Les résultats sont largement falsifiés, interprétés de manière biaisée ou purement inventés, mais servent à nourrir la propagande.
2. Occultisme et pouvoir
Dans cette logique, le Soleil Noir devient, rétrospectivement, le symbole parfait d’un pouvoir caché, ancestral, réservé à une élite appelée à dominer le monde.
V. Mythe, réalité et reconstruction postérieure
Il est essentiel de distinguer ce qui relève de la réalité historique documentée et ce qui appartient à la reconstruction mythologique d’après-guerre.
Le Soleil Noir, tel qu’il est compris aujourd’hui, est en grande partie une création postérieure, amplifiée par :
- Les mouvements néonazis
- La littérature occultiste
- Les théories du complot
- La culture populaire (romans, films, jeux vidéo)
Cela ne signifie pas que l’occultisme nazi soit un mythe, mais plutôt que certains symboles ont été réinterprétés, amplifiés, parfois détournés, jusqu’à devenir plus puissants dans l’imaginaire collectif que dans les faits historiques eux-mêmes.
VI. Un héritage sombre et dangereux
Aujourd’hui, le Soleil Noir est régulièrement récupéré par des mouvances extrémistes contemporaines, souvent dépouillé de son contexte historique, et utilisé comme un marqueur identitaire radical.

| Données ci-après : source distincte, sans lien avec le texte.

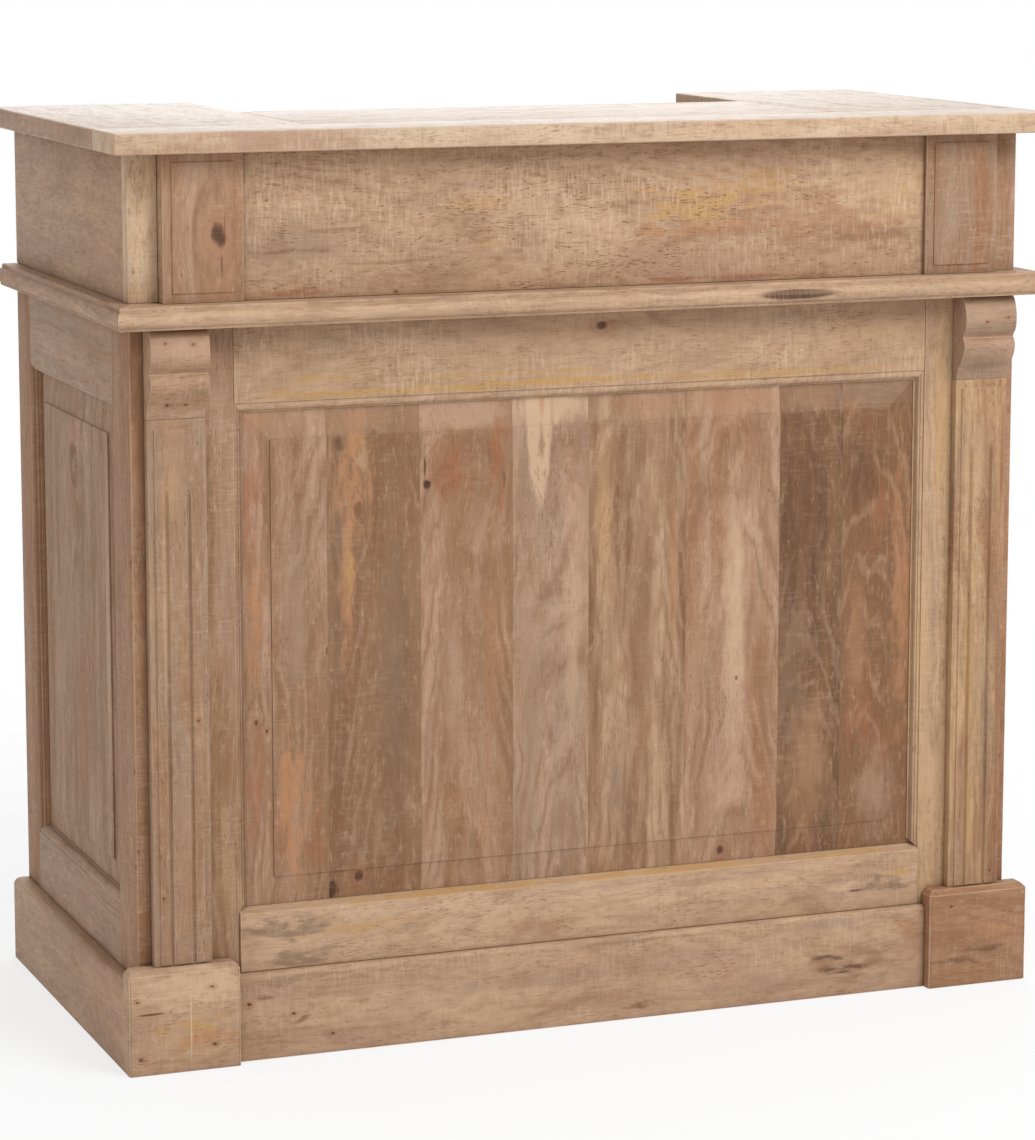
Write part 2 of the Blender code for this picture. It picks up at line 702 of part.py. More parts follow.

Cette survivance symbolique pose une question essentielle : comment un régime fondé sur la violence, le mensonge et l’extermination a-t-il réussi à produire une mythologie suffisamment puissante pour survivre à sa propre destruction ?
Conclusion : le Soleil Noir comme miroir de l’abîme
Le Soleil Noir n’est pas seulement un symbole occulte. Il est le reflet d’une époque où le mythe a été utilisé comme une arme, où l’ésotérisme a servi de paravent à une idéologie totalitaire.
Il incarne la tentative désespérée du IIIᵉ Reich de se doter d’une légitimité cosmique, d’inscrire sa domination dans une éternité mythologique. Une tentative qui, paradoxalement, révèle surtout la fragilité d’un régime obsédé par le contrôle, la pureté et la peur du déclin.
Étudier le Soleil Noir, ce n’est pas céder à la fascination. C’est au contraire regarder en face la manière dont le sacré peut être perverti, et comment les mythes, lorsqu’ils cessent d’être questionnés, peuvent devenir des outils de destruction.